Problem: Look through the listing below and give the number of lines that hold "empty". Say nothing more.

Data segment:
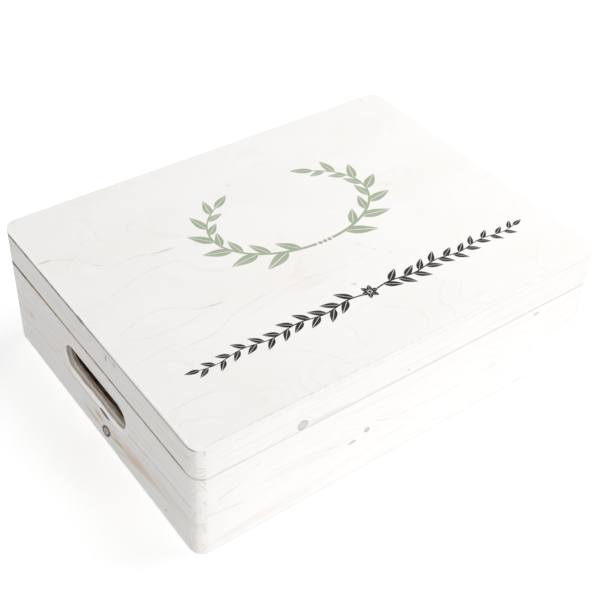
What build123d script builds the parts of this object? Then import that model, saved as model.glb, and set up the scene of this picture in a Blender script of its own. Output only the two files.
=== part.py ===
from build123d import *
from math import cos, radians, sin, tan
import os

# A finger-jointed pine keepsake box with a hinged, plywood-topped lid.
# The box stands on z = 0, centred on the origin. Its long front faces -Y, its hinges are at +Y
# and its hand slots are in the two short sides. Lengths are in millimetres, angles in degrees.

# Overall size
WIDTH = 400.0
DEPTH = 300.0
HEIGHT = 120.0
CORNER_R = 12.0  # rounding of the four upright corners

# Boards and panels
WALL = 8.5  # solid pine boards
PLY = 4.0  # top and floor panels
FINGER = 12.3  # height of one finger of the corner joints
BODY_FINGERS = 7
EASE = 0.6  # chamfer along the seam and the foot
TOP_EASE = 1.0  # rounding of the lid's top arris
REBATE = 4.5  # width of the step that the floor panel sits in
LIP = WALL - REBATE  # wood left outside that step
SEAM_Z = BODY_FINGERS * FINGER  # where the lid meets the box
RAIL_TOP = HEIGHT - PLY  # where the lid's rails end and its top panel starts

# Hand slots
SLOT_LENGTH = 96.0
SLOT_HEIGHT = 24.0
SLOT_Z = 55.5
SLOT_EASE = 1.2  # rounding of the slots' edges

# Hinges: each leaf lies on a bevel cut along the back of the seam, and the two bevels close up
# when the lid stands open
BEVEL = 50.5
BEVEL_DEPTH = 6.0  # how far the bevels reach in from the back
HINGE_X = 125.0
HINGE_LENGTH = 34.0
LEAF = 1.0  # leaf thickness
LEAF_REACH = 6.9  # from the hinge's axis to the leaf's long edge
LEAF_CORNER_R = 1.0
KNUCKLE_R = 2.0
MIDDLE_KNUCKLE = 13.8  # length of the lid leaf's one knuckle
KNUCKLE_GAP = 0.2  # between knuckles, along the pin
PIN_R = 1.0
PIN_PLAY = 0.05  # radial clearance of the pin in the lid's knuckle
PIN_END = 0.3  # how far the pin stands out of the outer knuckles
ROOM = 0.25  # clearance round the knuckles
AXIS_Y = DEPTH / 2 - BEVEL_DEPTH + LEAF / sin(radians(BEVEL))

# Hinge screws
SCREW_R = 0.8
SCREW_HEAD_R = 1.6
SCREW_LENGTH = 7.4
SCREW_SINK = 0.05  # how far the head sits below the leaf's face
SCREW_SPACING = 21.0
SCREW_REACH = 4.6  # from the hinge's axis
SCREW_SLOT = 0.4  # width and depth of the driver slot
SCREW_TURN = 35.0  # how far the driver slots are turned from the leaf's length

# Brads that hold the floor panel
BRAD_R = 0.6
BRAD_HEAD_R = 1.2
BRAD_HEAD = 0.6
BRAD_LENGTH = 14.0
BRAD_SPACING_X = 130.0
BRAD_SPACING_Y = 100.0

BODY = -1  # the side of the seam below the hinge's axis
LID = 1  # the side above it


# ---- Outer forms that the boards are cut to ----

def rounded_block(bottom, top):
    """The box's outline between two heights, with its long arrises eased."""
    with BuildPart() as block:
        with BuildSketch(Plane.XY.offset(bottom)):
            RectangleRounded(WIDTH, DEPTH, CORNER_R)
        extrude(amount=top - bottom)
        chamfer(block.faces().sort_by(Axis.Z)[0].edges(), EASE)
    return block


def back_groove():
    """The V along the back of the seam, with a pocket for each hinge's knuckles."""
    rise = (BEVEL_DEPTH + EASE) * tan(radians(BEVEL))
    with BuildPart() as groove:
        with BuildSketch(Plane.YZ):
            with BuildLine():
                Polyline(
                    (DEPTH / 2 - BEVEL_DEPTH, SEAM_Z),
                    (DEPTH / 2 + EASE, SEAM_Z + rise),
                    (DEPTH / 2 + EASE, SEAM_Z - rise),
                    close=True,
                )
            make_face()
        extrude(amount=WIDTH / 2, both=True)
        for x in (-HINGE_X, HINGE_X):
            with BuildSketch(Plane.YZ.offset(x)):
                with Locations((AXIS_Y, SEAM_Z)):
                    Circle(KNUCKLE_R + ROOM)
            extrude(amount=HINGE_LENGTH / 2 + PIN_END + ROOM, both=True)
    return groove.part


groove = back_groove()

with BuildPart() as body_form:
    add(rounded_block(0, SEAM_Z).part)
    chamfer(body_form.faces().sort_by(Axis.Z)[-1].edges(), EASE)
    add(groove, mode=Mode.SUBTRACT)
    with BuildSketch():
        RectangleRounded(WIDTH - 2 * LIP, DEPTH - 2 * LIP, CORNER_R - LIP)
    extrude(amount=PLY, mode=Mode.SUBTRACT)

with BuildPart() as lid_form:
    add(rounded_block(SEAM_Z, HEIGHT).part)
    fillet(lid_form.faces().sort_by(Axis.Z)[-1].edges(), TOP_EASE)
    add(groove, mode=Mode.SUBTRACT)


# ---- Boards ----

def corner_board(form, centre, length, across, base, fingers):
    """A board cut to the outer form, with the fingers that run through its two neighbours.

    length and across are its full size along X and Y. It stops short of the neighbours, except
    where fingers says True; each finger is (height, runs through).
    """
    along_x = length > across
    inset = (2 * WALL, 0) if along_x else (0, 2 * WALL)
    with BuildPart() as board:
        level = base
        for height, runs_through in fingers:
            cut = (0, 0) if runs_through else inset
            with BuildSketch(Plane.XY.offset(level)):
                with Locations(centre):
                    Rectangle(length - cut[0], across - cut[1])
            extrude(amount=height)
            level += height
        add(form.part, mode=Mode.INTERSECT)
    return board.part


def finger_row(heights, first_runs_through):
    """Alternate fingers and gaps, from the lowest up."""
    return [(height, (i % 2 == 0) == first_runs_through) for i, height in enumerate(heights)]


body_heights = [FINGER] * BODY_FINGERS
lid_heights = [FINGER, FINGER, RAIL_TOP - SEAM_Z - 2 * FINGER]
long_y = (DEPTH - WALL) / 2
side_x = (WIDTH - WALL) / 2


def long_board(form, side, base, heights):
    """A front (side -1) or back (side 1) board or rail."""
    centre = (0, side * long_y)
    return corner_board(form, centre, WIDTH, WALL, base, finger_row(heights, False))


def short_board(form, side, base, heights):
    """A left (side -1) or right (side 1) board or rail."""
    centre = (side * side_x, 0)
    return corner_board(form, centre, WALL, DEPTH, base, finger_row(heights, True))


# ---- Fastenings ----

def leaf_plane(x, side):
    """On a hinge's axis, facing out of one bevel, with its y running down the bevel's slope."""
    slope = radians(BEVEL)
    facing = (0, sin(slope), -side * cos(slope))
    return Plane(origin=(x, AXIS_Y, SEAM_Z), x_dir=(-side, 0, 0), z_dir=facing)


def screw_planes(x, side):
    """Where one leaf's two screws enter, on the leaf's open face."""
    plane = leaf_plane(x, side)
    places = [(-SCREW_SPACING / 2, SCREW_REACH), (SCREW_SPACING / 2, SCREW_REACH)]
    return [Plane(plane.from_local_coords((*p, 0)), plane.x_dir, plane.z_dir) for p in places]


def board_screw_planes(side):
    """Where all the screws enter the back board or the lid's back rail."""
    return [plane for x in (-HINGE_X, HINGE_X) for plane in screw_planes(x, side)]


def leaf_screws(x, side):
    """The two countersunk, slotted screws of one leaf."""
    neck = SCREW_SINK + SCREW_HEAD_R - SCREW_R
    tip = 2 * SCREW_R
    with BuildPart() as screws:
        for plane in screw_planes(x, side):
            with BuildSketch(Plane(plane.origin, plane.x_dir, -plane.y_dir)):
                with BuildLine():
                    Polyline(
                        (0, -SCREW_SINK),
                        (SCREW_HEAD_R, -SCREW_SINK),
                        (SCREW_R, -neck),
                        (SCREW_R, tip - SCREW_LENGTH),
                        (0, -SCREW_LENGTH),
                        close=True,
                    )
                make_face()
            revolve(axis=Axis(plane.origin, plane.z_dir))
            with BuildSketch(plane):
                Rectangle(3 * SCREW_HEAD_R, SCREW_SLOT, rotation=SCREW_TURN * side)
            extrude(amount=-(SCREW_SINK + SCREW_SLOT), mode=Mode.SUBTRACT)
    return screws


def knuckle_spans(side):
    """The stretches along the pin that belong to one leaf, from the hinge's middle."""
    middle = MIDDLE_KNUCKLE / 2
    if side == LID:
        return [(-middle, middle)]
    inner = middle + KNUCKLE_GAP
    return [(-HINGE_LENGTH / 2, -inner), (inner, HINGE_LENGTH / 2)]


def hinge_leaf(x, side):
    """A hinge leaf: its plate on the bevel, its knuckles round the pin, and its screw holes."""
    plane = leaf_plane(x, side)
    clear = KNUCKLE_R + ROOM
    bore = PIN_R + PIN_PLAY if side == LID else PIN_R
    with BuildPart() as leaf:
        with BuildSketch(plane.offset(-LEAF)) as plate:
            with Locations((0, (clear + LEAF_REACH) / 2)):
                Rectangle(HINGE_LENGTH, LEAF_REACH - clear)
            fillet(plate.vertices().sort_by(Axis.Y)[-2:], LEAF_CORNER_R)
        extrude(amount=LEAF)
        for start, end in knuckle_spans(side):
            with BuildSketch(plane.offset(-LEAF)):
                with Locations((-side * (start + end) / 2, clear / 2)):
                    Rectangle(end - start, clear)
            extrude(amount=LEAF)
            with BuildSketch(Plane.YZ.offset(x + start)):
                with Locations((AXIS_Y, SEAM_Z)):
                    Circle(KNUCKLE_R)
            extrude(amount=end - start)
        with BuildSketch(Plane.YZ.offset(x)):
            with Locations((AXIS_Y, SEAM_Z)):
                Circle(bore)
        extrude(amount=HINGE_LENGTH, both=True, mode=Mode.SUBTRACT)
        with Locations(*screw_planes(x, side)):
            CounterSinkHole(SCREW_R, SCREW_HEAD_R + SCREW_SINK, LEAF, 90)
    return leaf


def hinge_pin(x):
    """The pin, pressed into the body leaf's two knuckles, with rounded ends."""
    length = HINGE_LENGTH + 2 * PIN_END
    with BuildPart() as pin:
        with BuildSketch(Plane.YZ.offset(x - length / 2)):
            with Locations((AXIS_Y, SEAM_Z)):
                Circle(PIN_R)
        extrude(amount=length)
        fillet(pin.edges().filter_by(GeomType.CIRCLE), PIN_END)
    return pin


with BuildPart() as floor_brads:
    inner_x = WIDTH / 2 - WALL + REBATE / 2
    inner_y = DEPTH / 2 - WALL + REBATE / 2
    spots = [(i * BRAD_SPACING_X, j * inner_y) for i in (-1, 0, 1) for j in (-1, 1)]
    spots += [(i * inner_x, j * BRAD_SPACING_Y) for i in (-1, 1) for j in (-1, 0, 1)]
    with BuildSketch():
        with Locations(*spots):
            Circle(BRAD_HEAD_R)
    extrude(amount=BRAD_HEAD)
    with BuildSketch():
        with Locations(*spots):
            Circle(BRAD_R)
    extrude(amount=BRAD_LENGTH)


# ---- Box body ----

with BuildPart() as front_board:
    add(long_board(body_form, -1, 0, body_heights))
    add(floor_brads.part, mode=Mode.SUBTRACT)

with BuildPart() as back_board:
    add(long_board(body_form, 1, 0, body_heights))
    add(floor_brads.part, mode=Mode.SUBTRACT)
    with Locations(*board_screw_planes(BODY)):
        Hole(SCREW_R, SCREW_LENGTH)


def side_board(side):
    """A side board with its hand slot."""
    with BuildPart() as board:
        add(short_board(body_form, side, 0, body_heights))
        add(floor_brads.part, mode=Mode.SUBTRACT)
        with BuildSketch(Plane.YZ.offset(side * side_x)):
            with Locations((0, SLOT_Z)):
                SlotOverall(SLOT_LENGTH, SLOT_HEIGHT)
        extrude(amount=WALL, both=True, mode=Mode.SUBTRACT)
        reach = SLOT_LENGTH / 2
        rims = board.edges().filter_by(
            lambda e: abs(e.center().Y) <= reach and abs(e.center().Z - SLOT_Z) <= SLOT_HEIGHT / 2
        )
        fillet(rims.filter_by(Axis.X, reverse=True), SLOT_EASE)
    return board


left_board = side_board(-1)
right_board = side_board(1)

with BuildPart() as floor_panel:
    with BuildSketch():
        RectangleRounded(WIDTH - 2 * LIP, DEPTH - 2 * LIP, CORNER_R - LIP)
    extrude(amount=PLY)
    add(floor_brads.part, mode=Mode.SUBTRACT)

# ---- Lid ----

with BuildPart() as lid_front_rail:
    add(long_board(lid_form, -1, SEAM_Z, lid_heights))

with BuildPart() as lid_back_rail:
    add(long_board(lid_form, 1, SEAM_Z, lid_heights))
    with Locations(*board_screw_planes(LID)):
        Hole(SCREW_R, SCREW_LENGTH)

with BuildPart() as lid_left_rail:
    add(short_board(lid_form, -1, SEAM_Z, lid_heights))

with BuildPart() as lid_right_rail:
    add(short_board(lid_form, 1, SEAM_Z, lid_heights))

with BuildPart() as lid_top_panel:
    with BuildSketch(Plane.XY.offset(RAIL_TOP)):
        Rectangle(WIDTH, DEPTH)
    extrude(amount=PLY)
    add(lid_form.part, mode=Mode.INTERSECT)

# ---- Export ----

pieces = {
    "front_board": front_board,
    "back_board": back_board,
    "left_board": left_board,
    "right_board": right_board,
    "floor_panel": floor_panel,
    "floor_brads": floor_brads,
    "lid_front_rail": lid_front_rail,
    "lid_back_rail": lid_back_rail,
    "lid_left_rail": lid_left_rail,
    "lid_right_rail": lid_right_rail,
    "lid_top_panel": lid_top_panel,
}
for hinge, x in (("left_hinge", -HINGE_X), ("right_hinge", HINGE_X)):
    pieces[f"{hinge}_body_leaf"] = hinge_leaf(x, BODY)
    pieces[f"{hinge}_lid_leaf"] = hinge_leaf(x, LID)
    pieces[f"{hinge}_pin"] = hinge_pin(x)
    pieces[f"{hinge}_body_screws"] = leaf_screws(x, BODY)
    pieces[f"{hinge}_lid_screws"] = leaf_screws(x, LID)

os.makedirs("parts", exist_ok=True)
for name, piece in pieces.items():
    piece.part.label = name
    export_step(piece.part, f"parts/{name}.step")
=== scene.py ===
from collections import namedtuple
from functools import partial
from math import cos, pi, radians, sin

import bmesh
import bpy
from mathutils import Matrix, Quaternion, Vector


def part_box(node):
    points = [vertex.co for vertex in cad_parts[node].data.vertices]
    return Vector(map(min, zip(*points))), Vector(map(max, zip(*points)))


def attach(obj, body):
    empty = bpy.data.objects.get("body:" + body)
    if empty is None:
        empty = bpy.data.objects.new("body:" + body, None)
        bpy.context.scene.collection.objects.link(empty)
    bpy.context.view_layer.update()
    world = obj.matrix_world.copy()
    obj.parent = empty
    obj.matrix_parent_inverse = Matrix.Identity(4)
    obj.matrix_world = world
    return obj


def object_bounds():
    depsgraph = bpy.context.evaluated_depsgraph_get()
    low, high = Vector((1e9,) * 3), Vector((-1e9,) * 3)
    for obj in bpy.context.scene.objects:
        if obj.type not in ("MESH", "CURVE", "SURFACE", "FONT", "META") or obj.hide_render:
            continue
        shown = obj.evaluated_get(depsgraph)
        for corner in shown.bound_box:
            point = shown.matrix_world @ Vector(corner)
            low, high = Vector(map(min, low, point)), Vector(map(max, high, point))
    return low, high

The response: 5